Há algumas décadas, a má qualidade do ar já é comprovadamente associada a uma maior incidência de problemas respiratórios e cardiovasculares como câncer de pulmão e infarte; porém, novos estudos indicam que ela também pode causar danos ao cérebro, estando relacionada a inflamações, distúrbios de ansiedade e ao desenvolvimento de doenças neurodegenerativas como o mal de Alzheimer. Isso porque, recentemente, uma pesquisa conduzida pela Universidade de Lancaster, no Reino Unido, identificou pela primeira vez nanopartículas de metais provenientes da poluição atmosférica no cérebro, demonstrando que elas podem alcançar diretamente o órgão, onde então desencadeariam reações prejudiciais à saúde.
Na pesquisa, os cientistas fizeram análises dos cérebros de pessoas que viveram na Cidade do México, um dos lugares mais poluídos do mundo. Nessas amostras foram encontradas nanopartículas de magnetita, um óxido de ferro naturalmente presente no cérebro e demais partes do corpo, que desempenha funções em diversos processos biológicos – porém, as quantidades detectadas nessas populações se mostraram muito superiores. As amostras foram comparadas com o mesmo material coletado em Manchester, outro grande centro urbano com baixa qualidade do ar.
A magnetita produzida em condições normais pelo nosso organismo tem um formato anguloso, porém, nos cérebros estudados, a grande maioria das partículas encontradas era esférica, com diâmetros de até 150 nanômetros, e em quantidade muito superior ao esperado. Além disso, estas partículas esféricas estavam frequentemente acompanhas por nanopartículas contendo outros metais, como platina, níquel e cobalto – coquetel de substâncias similares às nanoesferas de magnetita que são comuns na poluição do ar em grandes centros urbanos, pincipalmente próximo a ruas movimentadas, e que são formadas pela combustão ou pelo aquecimento por fricção em motores e freios de veículos.
Presentes no ar, essas partículas acabam sendo inaladas pelas populações que vivem em locais com maiores índices de poluição. As maiores conseguem ser barradas pelo nariz, porém, as menores chegam à corrente sanguínea e pulmões, enquanto as minúsculas podem se ligar a nervos e seguir diretamente para o cérebro e, segundo as pesquisas realizadas, esses fragmentos de substância são capazes de quebrar conexões entre as células cerebrais, como acontece na doença de Alzheimer, por exemplo, além de desencadear inflamações que podem levar a distúrbios cerebrais mais graves e efeitos cognitivos.

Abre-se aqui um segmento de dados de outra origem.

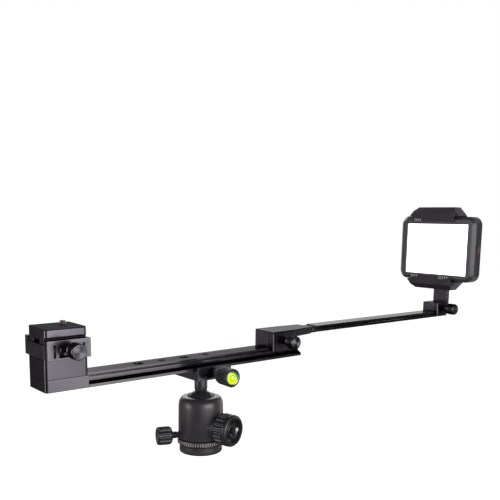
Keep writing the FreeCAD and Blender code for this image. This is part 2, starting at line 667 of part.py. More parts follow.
def make_arm(holes):
    low, top = "head_height+arm_low", "head_height+arm_top"
    block_end = "carriage_start+carriage_length"
    plan = [("carriage_start", "-carriage_half"), (block_end, "-carriage_half"),
            ("arm_end", "-bar_half-1"), ("arm_end", "carriage_half-4"), ("arm_end-4", "carriage_half-3"),
            (block_end, "carriage_half"), ("carriage_start", "carriage_half")]
    plate = prism("arm_pad", plan, "arm_top-arm_low", "Z", low)
    neck = box("arm_neck", ("neck_end-arm_end+1", "2*bar_half-2", "arm_top-arm_low-1.6"),
               ("arm_end-1", "-bar_half+1", low + "+0.6"))
    relief = box("arm_relief", ("carriage_length+1.3", "60", "carriage_top-arm_low"),
                 ("carriage_start-1", "-30", low))
    tenon_low = low + "+2.4"
    tongue_at = ("neck_end-tongue_length+0.5", "-tongue_width/2", tenon_low)
    pocket = box("arm_pocket", ("tongue_length+0.5", "tongue_width", "tongue_height"), tongue_at)
    screw_holes, screws = [], []
    for i, side in enumerate((-1, 1)):
        facing = V(0, -side, 0)
        hole_at = ("arm_end+6", "%d*(bar_half-0.9)" % side, low + "+4.4")
        screw_at = ("arm_end+6", "%d*(bar_half-1.4)" % side, low + "+4.4")
        screw_holes.append(rod("set_hole_%d" % i, "small_shank+fit", "3.4", hole_at, facing))
        screws.append(rod("set_screw_%d" % i, "small_shank", "2.8", screw_at, facing))
    whole = fuse("arm_whole", plate, neck)
    node("arm_plate", cut("arm_cut", whole, relief, pocket, *(screw_holes + holes)))
    node("bar_set_screws", group("set_screw_group", screws))
    half = [("bar_half", "bar_low"), ("bar_half", "bar_low+3.5"), ("bar_half-1.5", "bar_low+4.6"),
            ("bar_half-1.5", "bar_top-2.6"), ("bar_half", "bar_top-1.5"), ("bar_half", "bar_top")]
    bar = prism("bar_pad", mirrored_outline(half, "head_height"), "bar_end-neck_end", "X", "neck_end")
    tongue = box("bar_tongue", ("tongue_length", "tongue_width", "tongue_height"), tongue_at)
    node("extension_bar", fuse("bar_whole", bar, tongue))


def make_bar_clamp():
    low, top = "head_height+barclamp_low", "head_height+barclamp_top"
    over = "head_height+bar_top+slip"
    hook = [("bar_half+slip", over), ("bar_half+slip", "head_height+bar_top-1.7"),
            ("bar_half-1.1", "head_height+bar_top-2.9"), ("bar_half-1.1", "head_height+bar_low+4.9"),
            ("bar_half+slip", "head_height+bar_low+3.9"), ("bar_half+slip", low), ("barclamp_half", low),
            ("barclamp_half", top)]
    split = "barclamp_split"
    body = prism("barclamp_pad", [("-" + split, top), ("-" + split, over)] + hook,
                 "barclamp_length", "X", "barclamp_start")
    jaw_edge = split + "+split_gap"
    jaw_points = [("-(%s)" % y, z) for y, z in [(jaw_edge, top), (jaw_edge, over)] + hook]
    jaw = prism("barjaw_pad", jaw_points, "barclamp_length", "X", "barclamp_start")
    middle = "barclamp_start+barclamp_length/2-1"
    level = "head_height+bar_knob_level"
    bores, slots, pins = jaw_fittings("bar", middle, "barclamp_half", level, "15", split, "8",
                                      level + "+5", "thin_pin")
    holes, screws = [], []
    for i, side in enumerate((-1, 1)):
        at = ("barclamp_start+barclamp_length+spine_thick", "%d*6+4" % side, "head_height+37.8")
        holes.append(rod("stem_hole_%d" % i, "small_shank+fit", "10.2", at, V(-1, 0, 0)))
        shank = rod("stem_shank_%d" % i, "small_shank", "9.5", at, V(-1, 0, 0))
        head = rod("stem_head_%d" % i, "small_head", "1.6", at, X_AXIS)
        screws.append(fuse("stem_screw_%d" % i, shank, head))
    node("bar_clamp_body", cut("barclamp_cut", body, *(bores + holes)))
    node("bar_clamp_jaw", cut("barjaw_cut", jaw, *slots))
    node("bar_clamp_pins", group("bar_pin_group", pins))
    thumb_knob("bar", middle, "barclamp_half", level, "15")
    node("stem_screws", group("stem_screw_group", screws))
    return holes


# ---------------------------------------------------------------- light and its holder
def holder_clip(name, edge, sign, leg):
    """One clip: lip over the bezel, sloped shoulder, and a leg down or up behind the light."""
    def level(up):
        return "%s+(%d*(%s))" % (edge, sign, up)

    lip_front = "light_front-3"
    back = "light_front+light_depth"
    spine_x = "barclamp_start+barclamp_length"
    profile = [(lip_front, level("-clip_lip")), (lip_front, level("clip_crease")),
               (lip_front + "+9", level("clip_rise")), (spine_x, level("clip_rise")),
               (spine_x, level("-" + leg)), (back + "+slip", level("-" + leg)),
               (back + "+slip", level("slip")), ("light_front-slip", level("slip")),
               ("light_front-slip", level("-clip_lip"))]
    bar = prism(name + "_pad", profile, "clip_width", "Y", "-clip_width/2+clip_shift")
    leg_low = edge + ("-%s-1" % leg if sign > 0 else "+4")
    cuts = []
    for side, word in ((-1, "near"), (1, "far")):
        outside = "clip_shift+%d*(clip_width/2+1)" % side
        end = "clip_shift+%d*(clip_width/2)" % side
        inside = "clip_shift+%d*(clip_width/2-clip_cut)" % side
        wedge = [(outside, level("clip_rise+1")), (inside, level("clip_rise+1")),
                 (inside, level("clip_rise")), (end, level("1.5")), (outside, level("1.5"))]
        cuts.append(prism("%s_%s_wedge" % (name, word), wedge, "40", "X", lip_front + "-5"))
        cuts.append(box("%s_%s_trim" % (name, word), ("2.95", "7", "30"),
                        (lip_front + "-0.2", end + "-%d*3.5-3.5" % side, edge + "-15")))
        leg_cut = "clip_width/2+1-spine_half+%d*clip_shift" % side
        leg_start = "spine_half" if side > 0 else outside
        cuts.append(box("%s_%s_leg_trim" % (name, word), ("4", leg_cut, leg + "-3"),
                        (back, leg_start, leg_low)))
    return cut(name + "_cut", bar, *cuts)


def make_holder(holes):
    low = "head_height+light_low"
    high = low + "+light_height"
    spine_x = "barclamp_start+barclamp_length"
    spine_low = "bar_top+2*slip"
    spine = box("spine_box", ("spine_thick", "2*spine_half", "spine_end-(%s)" % spine_low),
                (spine_x, "-spine_half", "head_height+" + spine_low))
    guide_level = high + "-51"
    guide_slots, guides, clip_holes, springs = [], [], [], []
    for i, side in enumerate((-1, 1)):
        y = "%d*9" % side
        guide_slots.append(box("guide_slot_%d" % i, ("spine_thick+2", "2*small_shank+0.2", "32"),
                               (spine_x + "-1", y + "-small_shank-0.1", high + "-55")))
        shank = rod("guide_shank_%d" % i, "small_shank", "spine_thick+0.4",
                    (spine_x + "-0.1", y, guide_level), X_AXIS)
        head = rod("guide_head_%d" % i, "small_head", "1.4",
                   (spine_x + "+spine_thick+0.3", y, guide_level), X_AXIS)
        guides.append(fuse("guide_%d" % i, shank, head))
        clip_holes.append(rod("clip_hole_%d" % i, "small_shank+fit", "4",
                              ("light_front+light_depth", y, guide_level), X_AXIS))
        springs.append(rod("clip_spring_%d" % i, "2.2", "22",
                           (spine_x + "+spine_thick+3.6", y, high + "-76.5")))
    node("holder_spine", cut("spine_cut", spine, *(holes + guide_slots)))
    node("clip_guide_screws", group("guide_group", guides))
    node("clip_springs", group("spring_group", springs))
    node("lower_clip", holder_clip("lower_clip", low, -1, "20"))
    node("upper_clip", cut("upper_clip_drilled", holder_clip("upper_clip", high, 1, "62"), *clip_holes))
    cover_x = spine_x + "+spine_thick"
    cover = box("cover_box", ("cover_depth", "2*spine_half+8", "cover_height"),
                (cover_x, "-spine_half-4", high + "-80"))
    cover_round = rounded("cover_round", cover, 3.0, lambda e: parallel(e, X_AXIS))
    hollow = box("cover_hollow", ("cover_depth-cover_wall+0.1", "2*(spine_half+4-cover_wall)",
                                  "cover_height-2*cover_wall"),
                 (cover_x + "-0.1", "-spine_half-4+cover_wall", high + "-80+cover_wall"))
    node("spine_cover", cut("cover_cut", cover_round, hollow))


def light_block(name, width, height, depth, x, corner):
    """A block across the light with rounded corners seen from the front."""
    block = box(name + "_box", (depth, width, height),
                (x, "light_shift-(%s)/2" % width, "head_height+light_low+(light_height-(%s))/2" % height))
    return rounded(name + "_round", block, corner, lambda e: parallel(e, X_AXIS))


def make_light():
    corner = SIZES["light_corner"]
    wall = SIZES["wall"]
    shell = light_block("shell", "light_width", "light_height", "light_depth-bezel_depth",
                        "light_front+bezel_depth", corner)
    inside = light_block("shell_inside", "light_width-2*wall", "light_height-2*wall",
                         "light_depth-bezel_depth", "light_front+bezel_depth-wall", corner - wall)
    button_y = "light_shift-light_width/2"
    button_z = "head_height+light_low+light_height/2"
    button_x = "light_front+13"
    button_hole = box("button_hole", ("button_width+2*slip", "4", "button_length+2*slip"),
                      (button_x + "-button_width/2-slip", button_y + "-1",
                       button_z + "-button_length/2-slip"))
    node("light_shell", cut("shell_cut", shell, inside, button_hole))
    node("light_button", fuse("button_whole",
                              box("button_cap", ("button_width", "wall+button_proud+0.1", "button_length"),
                                  (button_x + "-button_width/2", button_y + "-button_proud",
                                   button_z + "-button_length/2")),
                              box("button_skirt", ("6", "0.8", "11"),
                                  (button_x + "-3", button_y + "+wall+0.9", button_z + "-5.5")),
                              box("button_post", ("2", "2.4", "4"),
                                  (button_x + "-1", button_y + "+1.2", button_z + "-2"))))
    ring = light_block("bezel", "light_width", "light_height", "bezel_depth", "light_front", corner)
    doc.recompute()
    front_x = SIZES["light_front"] + 0.01
    bevel = doc.addObject("Part::Chamfer", "bezel_bevel")
    bevel.Base = ring
    bevel.Edges = [(i + 1, 4.6, 4.6) for i, edge in enumerate(ring.Shape.Edges)
                   if edge.BoundBox.XMax < front_x]
    window = box("bezel_window", ("20", "window_width", "window_height"),
                 ("light_front-5", "light_shift-1-window_width/2", "head_height+window_low"))
    rebate = box("bezel_rebate", ("bezel_depth", "window_width+6", "window_height+6"),
                 ("light_front+2.2", "light_shift-1-window_width/2-3", "head_height+window_low-3"))
    node("light_bezel", cut("bezel_cut", bevel, window, rebate))
    node("light_diffuser", box("diffuser_box", ("2", "window_width+5.6", "window_height+5.6"),
                               ("light_front+2.3", "light_shift-1-window_width/2-2.8",
                                "head_height+window_low-2.8")))
    board_size = ("board_thick", "window_width+2", "window_height+2")
    board_at = ("light_front+8", "light_shift-1-(window_width+2)/2", "head_height+window_low-1")
    node("led_board", box("board_box", board_size, board_at))
    node("light_battery", box("battery_box", ("battery_depth", "battery_width", "battery_height"),
                              ("light_front+11", "light_shift-35", "head_height+light_low+21")))
    posts = []
    for i, (sy, sz) in enumerate(((-1, -1), (-1, 1), (1, -1), (1, 1))):
        at = ("light_front+light_depth-wall", "light_shift+%d*(light_width/2-7)" % sy,
              "head_height+light_low+light_height/2+%d*(light_height/2-7)" % sz)
        posts.append(rod("case_screw_%d" % i, "1.4", "10", at, V(-1, 0, 0)))
    node("case_screws", group("case_screw_group", posts))


make_head()
make_housing()
make_locks()
make_ball()
make_head_clamp()
make_rail()
make_quick_release(make_riser())
make_camera_plate()
make_arm(make_carriage())
make_holder(make_bar_clamp())
make_light()
doc.recompute()

# ---------------------------------------------------------------- checks and export
for obj in doc.Objects:
    bad = [flag for flag in ("Invalid", "Error") if flag in obj.State]
    if bad:
        raise RuntimeError("%s is %s" % (obj.Name, bad))
for name, obj in nodes.items():
    if obj.Shape.isNull() or not obj.Shape.isValid():
        raise RuntimeError("%s has no valid shape" % name)

os.makedirs("parts", exist_ok=True)
for name, obj in nodes.items():
    obj.Shape.exportStep("parts/%s.step" % name)
    print("%-18s solids %2d volume %9.1f mm3" % (name, len(obj.Shape.Solids), obj.Shape.Volume))
print("nodes:", len(nodes))
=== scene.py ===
"""Looks of the camera slider: riser, rail, carriage, bar, clipped light panel and ball head."""
import json
import math

import bmesh
import bpy
from mathutils import Matrix, Vector


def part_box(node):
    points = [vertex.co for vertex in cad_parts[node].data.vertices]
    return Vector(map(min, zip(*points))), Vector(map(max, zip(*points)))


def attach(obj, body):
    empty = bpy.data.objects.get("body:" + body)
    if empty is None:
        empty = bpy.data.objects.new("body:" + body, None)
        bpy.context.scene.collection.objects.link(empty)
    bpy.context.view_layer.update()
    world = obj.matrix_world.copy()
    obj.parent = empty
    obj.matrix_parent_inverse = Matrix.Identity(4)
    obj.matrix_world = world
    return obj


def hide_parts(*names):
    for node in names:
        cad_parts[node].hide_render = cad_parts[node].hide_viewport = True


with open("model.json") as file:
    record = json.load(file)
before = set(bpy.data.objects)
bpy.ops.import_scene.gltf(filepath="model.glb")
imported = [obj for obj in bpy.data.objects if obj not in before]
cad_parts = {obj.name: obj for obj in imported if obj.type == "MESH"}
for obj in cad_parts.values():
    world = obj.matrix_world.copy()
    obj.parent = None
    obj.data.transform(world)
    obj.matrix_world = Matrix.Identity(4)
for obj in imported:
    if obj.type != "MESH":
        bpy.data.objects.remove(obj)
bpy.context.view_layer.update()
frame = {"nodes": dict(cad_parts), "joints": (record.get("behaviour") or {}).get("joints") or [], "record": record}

MM = 0.001
UP = Vector((0, 0, 1))
FRONT = Vector((0, -1, 0))
ORIGIN = Vector((0, 0, 0))
TURN = 2 * math.pi
NODES = frame["nodes"]
BODY_OF = {n: body for body, names in frame["record"]["behaviour"]["bodies"].items() for n in names}
SLOT_OF = {part["node"]: part["material_slot"] for part in frame["record"]["subparts"]}
JOINTS = {joint["name"]: joint for joint in frame["joints"]}


# ---------------------------------------------------------------- materials
def blank(name):
    """A new material with its nodes, links and shader."""
    mat = bpy.data.materials.new(name)
    mat.use_nodes = True
    return mat, mat.node_tree.nodes, mat.node_tree.links, mat.node_tree.nodes["Principled BSDF"]


def object_point(nodes, links, stretch):
    """Object coordinates, scaled by a stretch along each axis."""
    place = nodes.new("ShaderNodeTexCoord")
    mapping = nodes.new("ShaderNodeMapping")
    mapping.inputs["Scale"].default_value = stretch
    links.new(place.outputs["Object"], mapping.inputs["Vector"])
    return mapping.outputs["Vector"]


def noise(nodes, links, point, scale, detail=3.0):
    """Cloudy noise between 0 and 1, at a scale in cells per metre."""
    tex = nodes.new("ShaderNodeTexNoise")
    tex.inputs["Scale"].default_value = scale
    tex.inputs["Detail"].default_value = detail
    links.new(point, tex.inputs["Vector"])
    return tex.outputs["Fac"]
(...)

Os cientistas estão cada vez mais preocupados com esses efeitos em especial na população infantil, que está mais suscetível aos males causados pela magnetita, pois crianças absorvem a substância com mais facilidade. Alguns pesquisadores estão começando a usar exames de ressonância magnética para identificar os impactos dos compostos poluentes no neurodesenvolvimento e mostrar mudanças concretas no cérebro dos pacientes, analisando em particular o grupo infanto-juvenil. Um estudo posterior da Universidade de Cincinnati analisou como a exposição à poluição do ar relacionada ao tráfego de veículos automotores pode afetar o cérebro em desenvolvimento e a saúde mental das crianças. Os cientistas analisaram exames de ressonância magnética de 145 crianças de 12 anos e usaram seus endereços para estimar sua exposição recente à poluição, incluindo partículas finas e nanopartículas. Depois de comparar os níveis recentes de exposição à poluição do ar relacionados ao trânsito, os sintomas de ansiedade e os dados de imagem cerebral dos pré-adolescentes, a equipe descobriu que crianças com níveis mais altos de exposição à poluição também relatavam sintomas de ansiedade mais generalizados. Crianças com sintomas maiores também tinham níveis mais altos de um produto químico chamado mio-inositol em uma área do cérebro que processa emoções, o córtex cingulado anterior. O mio-inositol é normalmente encontrado no cérebro, mas níveis anormais estão associados a distúrbios cerebrais.
Embora os cientistas ainda não tenham certeza de quais efeitos exatos a matéria particulada exerce sobre o cérebro, as evidências de uma associação causal são convincentes. Assim, é possível supor que tais partículas de magnetita possam causar ou acelerar o desenvolvimento de doenças neurodegenerativas e, portanto, maiores estudos devem ser conduzidos para traçar a relação exata entre a presença anormal da magnetita no cérebro humano e as enfermidades relatadas nos estudos.